What unit sizes and types are available at Hillview Heights?
Hillview Heights comprises approximately 88 two-bedroom units (958–1,152 sqft), 131 three-bedroom units (1,163–1,432 sqft), 73 four-bedroom units (1,647–1,679 sqft), and a smaller number of one-bedroom units. These sizes are substantially larger than equivalent bedroom types in recent OCR new launches, which have trended toward more compact floor plates. The 4-bedroom configuration at 1,647+ sqft is particularly notable — comparable to private landed terrace houses in floor area, at a condominium price point.
What is Hillview Heights' en-bloc potential?

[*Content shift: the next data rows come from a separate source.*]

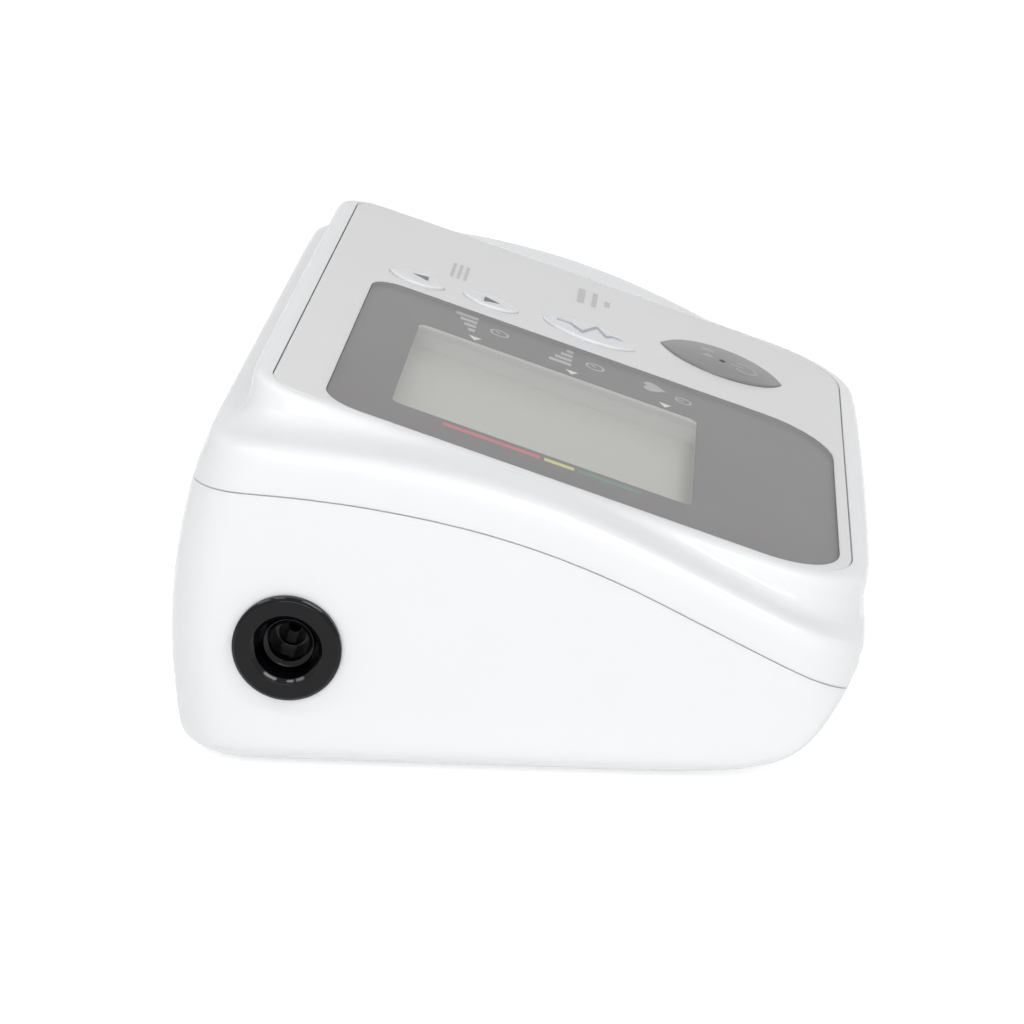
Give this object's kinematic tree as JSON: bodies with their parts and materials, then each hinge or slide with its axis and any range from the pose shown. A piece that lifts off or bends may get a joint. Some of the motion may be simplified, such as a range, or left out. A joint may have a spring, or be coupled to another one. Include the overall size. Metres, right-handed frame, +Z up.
{
  "type": "upper-arm blood pressure monitor",
  "caption": "Table-top main unit of an upper-arm blood pressure monitor: wedge-shaped white case, sloping panel with a display window and push buttons, air socket in its left side.",
  "frame": {"origin": "on the surface that the unit stands on, midway between its side walls and about midway between its front and back", "axes": "+X to the unit's right as its user sees it, +Y to its back, +Z up"},
  "size_m": [0.1413, 0.106, 0.0586],
  "materials": {
    "case_white": "gloss",
    "panel_white": "satin",
    "window_clear": "clear gloss",
    "mask_grey": "printed, smooth",
    "lcd_glass": "smooth",
    "holder_grey": "satin",
    "button_grey": "satin",
    "button_white": "satin",
    "socket_black": "gloss",
    "foot_rubber": "matt",
    "soft_black": "matt",
    "tube_clear": "milky",
    "board_green": "solder mask",
    "chip_black": "matt",
    "inner_white": "satin",
    "steel": "bright",
    "copper": "enamelled wire",
    "magnet": "matt",
    "cell_case": "printed wrap"
  },
  "bodies": {
    "case": {"lower_case": "case_white", "upper_case": "case_white", "rubber_feet": "foot_rubber", "case_screws": "steel", "front_panel": "panel_white", "display_window": "window_clear", "window_mask": "mask_grey", "lcd_glass": "lcd_glass", "lcd_holder": "holder_grey", "lcd_connectors": "soft_black", "main_board": "board_green", "board_chips": "chip_black", "board_screws": "steel", "buzzer": "chip_black", "pressure_sensor": "inner_white", "tact_switches": "chip_black", "battery_cells": "cell_case", "button_contacts": "steel", "spring_contacts": "steel", "air_socket": "socket_black", "socket_nut": "socket_black", "socket_tube": "tube_clear", "air_manifold": "inner_white", "pump_tube": "tube_clear", "sensor_tube": "tube_clear", "valve_tube": "tube_clear", "pump_motor": "steel", "motor_end_cap": "inner_white", "motor_magnets": "magnet", "pump_head": "inner_white", "pump_diaphragm": "soft_black", "pump_sleeves": "soft_black", "valve_frame": "steel", "valve_coil": "copper", "power_jack": "chip_black", "jack_pin": "steel"},
    "start_button": {"start_button": "button_grey", "start_switch_plunger": "chip_black"},
    "mode_button": {"mode_button": "button_white", "mode_switch_plunger": "chip_black"},
    "memory_down_button": {"memory_down_button": "button_white", "memory_down_switch_plunger": "chip_black"},
    "memory_up_button": {"memory_up_button": "button_white", "memory_up_switch_plunger": "chip_black"},
    "battery_cover": {"battery_cover": "case_white"},
    "motor_rotor": {"motor_rotor": "steel"},
    "valve_plunger": {"valve_plunger": "steel"}
  },
  "joints": [
    {"name": "start_press", "type": "slide", "parent": "case", "child": "start_button", "axis": [0, 0.3222, -0.9467], "range_m": [0, 0.0006], "stiffness_N_per_m": 900},
    {"name": "mode_press", "type": "slide", "parent": "case", "child": "mode_button", "axis": [0, 0.3222, -0.9467], "range_m": [0, 0.0006], "stiffness_N_per_m": 900},
    {"name": "memory_down_press", "type": "slide", "parent": "case", "child": "memory_down_button", "axis": [0, 0.3222, -0.9467], "range_m": [0, 0.0006], "stiffness_N_per_m": 900},
    {"name": "memory_up_press", "type": "slide", "parent": "case", "child": "memory_up_button", "axis": [0, 0.3222, -0.9467], "range_m": [0, 0.0006], "stiffness_N_per_m": 900},
    {"name": "battery_cover_slide", "type": "slide", "parent": "case", "child": "battery_cover", "axis": [0, 1, 0], "range_m": [0, 0.062]},
    {"name": "motor_spin", "type": "hinge", "parent": "case", "child": "motor_rotor", "pos_m": [0, 0.031, 0.0342], "axis": [1, 0, 0], "continuous": true},
    {"name": "valve_stroke", "type": "slide", "parent": "case", "child": "valve_plunger", "axis": [0, -1, 0], "range_m": [0, 0.001], "stiffness_N_per_m": 400}
  ]
}
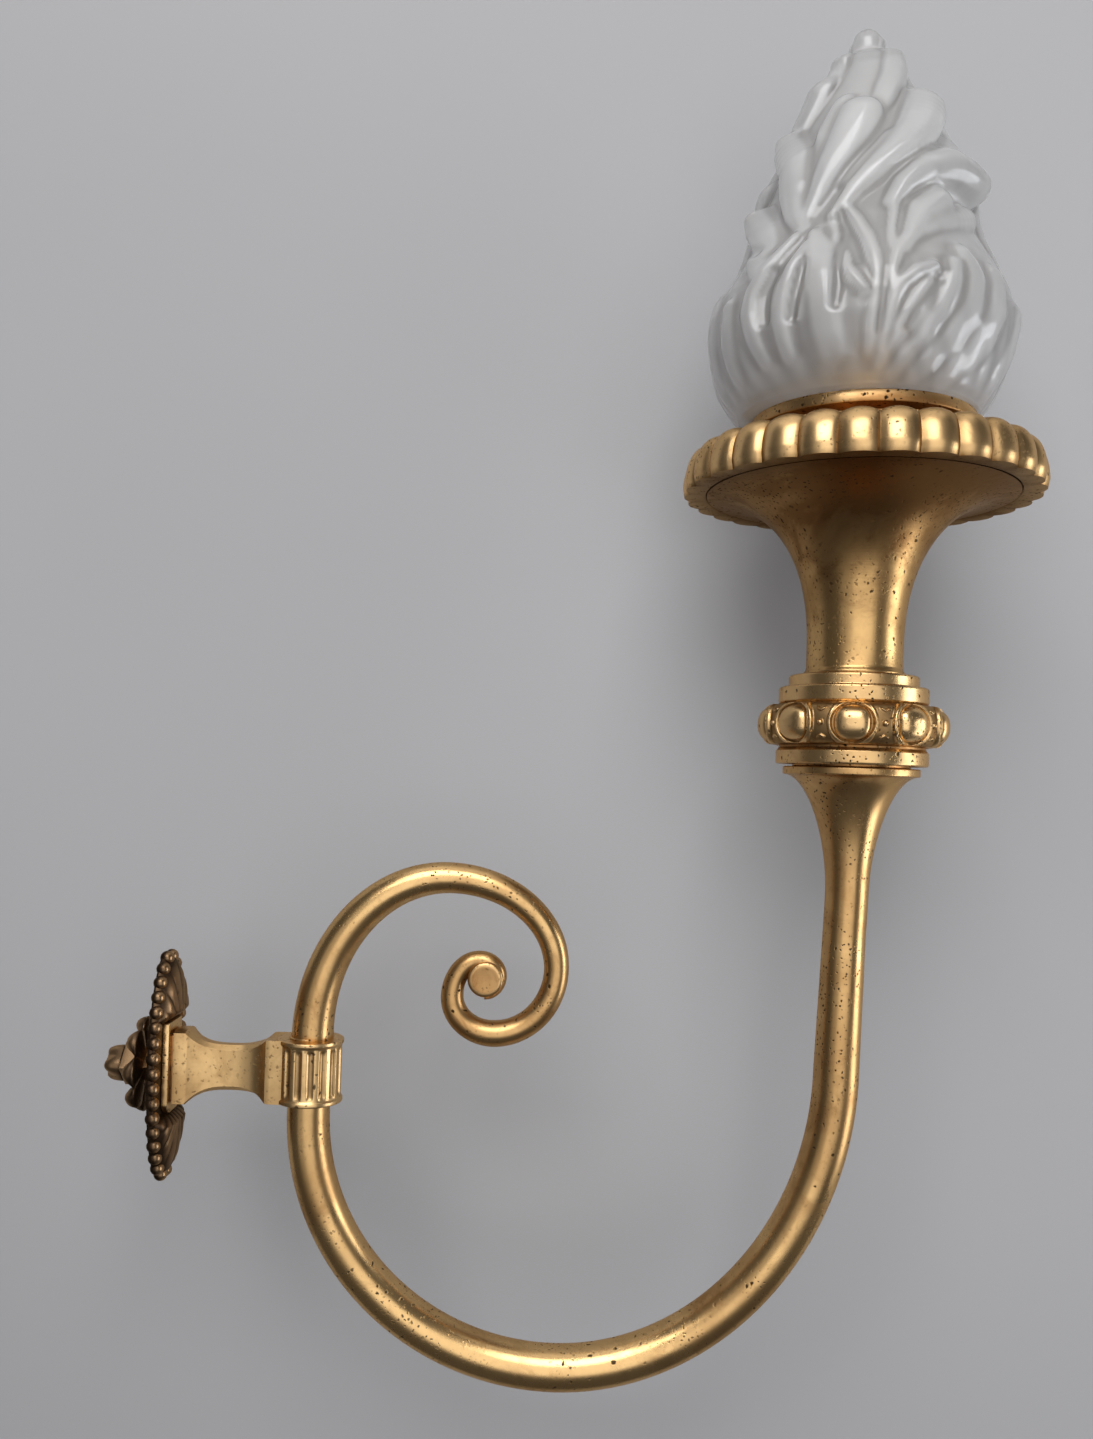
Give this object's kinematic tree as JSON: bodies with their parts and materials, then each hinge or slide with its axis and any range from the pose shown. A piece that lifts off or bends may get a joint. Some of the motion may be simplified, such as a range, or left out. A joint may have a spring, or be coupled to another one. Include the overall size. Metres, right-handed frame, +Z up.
{
  "type": "torch sconce",
  "caption": "Wall light: oval wall plate, waisted bracket and a scrolled brass arm sweeping up to a torch head with a gadrooned cup and a flame-shaped glass shade.",
  "frame": {"origin": "centre of the oval wall plate's back face, in the plane of the wall", "axes": "+X out from the wall along the bracket, +Z up along the torch, +Y to the side"},
  "size_m": [0.482, 0.1866, 0.7251],
  "materials": {
    "polished_brass": "polished, aged, with dark pits",
    "dark_brass": "cast, darkened, with bright high spots",
    "steel": "plain, zinc plated",
    "flame_glass": "frosted, moulded",
    "bulb_glass": "satin inside",
    "ceramic": "glazed ceramic",
    "black_insulator": "black glass"
  },
  "bodies": {
    "fixed": {"back_plate": "dark_brass", "seat_pad": "polished_brass", "plate_screws": "steel", "bracket": "polished_brass", "fluted_collar": "polished_brass", "collar_grub_screw": "steel", "wall_tie": "polished_brass", "arm": "polished_brass", "scroll_button": "polished_brass", "knop_band": "polished_brass", "egg_ring": "polished_brass", "stepped_ring": "polished_brass", "trumpet_cup": "polished_brass", "gadrooned_rim": "polished_brass", "cover_plate": "polished_brass", "shade_gallery": "polished_brass", "threaded_tube": "steel", "gallery_nut": "steel", "lampholder_cap": "polished_brass", "lampholder_skirt": "polished_brass", "contact_block": "ceramic", "screw_shell": "polished_brass", "centre_contact": "polished_brass", "shell_screws": "steel"},
    "shade": {"flame_shade": "flame_glass"},
    "bulb": {"bulb_cap": "steel", "bulb_insulator": "black_insulator", "bulb_glass": "bulb_glass"},
    "rosette": {"leaf_rosette": "dark_brass"},
    "nut": {"square_nut": "dark_brass", "leaf_bud": "dark_brass"}
  },
  "joints": [
    {"name": "shade_lift", "type": "slide", "parent": "fixed", "child": "shade", "axis": [0, 0, 1], "range_m": [0, 0.13]},
    {"name": "bulb_turn", "type": "hinge", "parent": "fixed", "child": "bulb", "pos_m": [0.3602, 0, 0.3855], "axis": [0, 0, 1], "continuous": true},
    {"name": "rosette_slide", "type": "slide", "parent": "fixed", "child": "rosette", "axis": [-1, 0, 0], "range_m": [0, 0.008]},
    {"name": "nut_turn", "type": "hinge", "parent": "rosette", "child": "nut", "pos_m": [-0.0115, 0, 0], "axis": [-1, 0, 0], "range_deg": [0, 2304]}
  ],
  "couplings": [
    {"joint": "nut_turn", "follows": "rosette_slide", "rad_per_m": 5026.5}
  ]
}
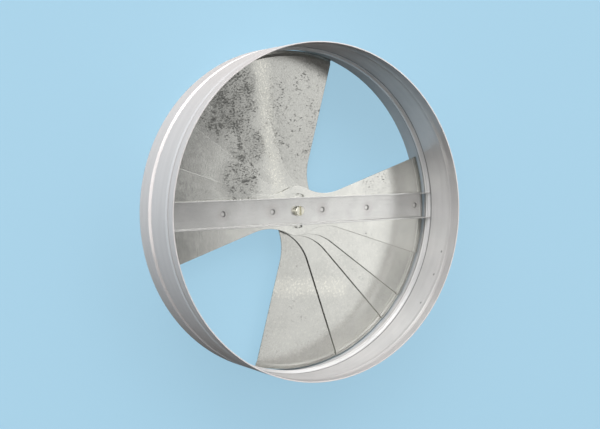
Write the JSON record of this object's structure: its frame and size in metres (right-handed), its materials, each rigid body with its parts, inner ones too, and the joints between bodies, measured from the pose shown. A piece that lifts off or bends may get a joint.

Hillview Heights carries an en-bloc score of 46/100 — moderate probability. The supporting factors are its freehold land tenure (which commands a premium in collective sale valuations), the substantial site area accommodating 360 units at low density relative to its plot, and the broader Hillview enclave's attractiveness to developers given DTL connectivity. Replacement development economics are more favourable for freehold sites because the land cost basis resets completely. Against this, the development is relatively large (360 consenting units required for 80% threshold), and the Hillview enclave's planning parameters may constrain replacement density. En-bloc should be treated as a medium-term optionality, not a near-term certainty.
Which schools are near Hillview Heights?
The Hillview enclave is not among Singapore's most school-dense residential corridors. Within 1 km, Lianhua Primary School is the primary option. Bukit Panjang Primary School and Bukit Timah Primary School are accessible within 1–2 km. For international schooling, the Dulwich College at Buona Vista (accessible via DTL) and GEMS World Academy (Stevens Road) are reachable within 20–25 minutes on the DTL. Families with secondary school children benefit from proximity to Swiss Cottage Secondary and Bukit Panjang Government High School. The school catchment at Hillview is adequate but not exceptional compared to D15, D10, or D19 residential corridors.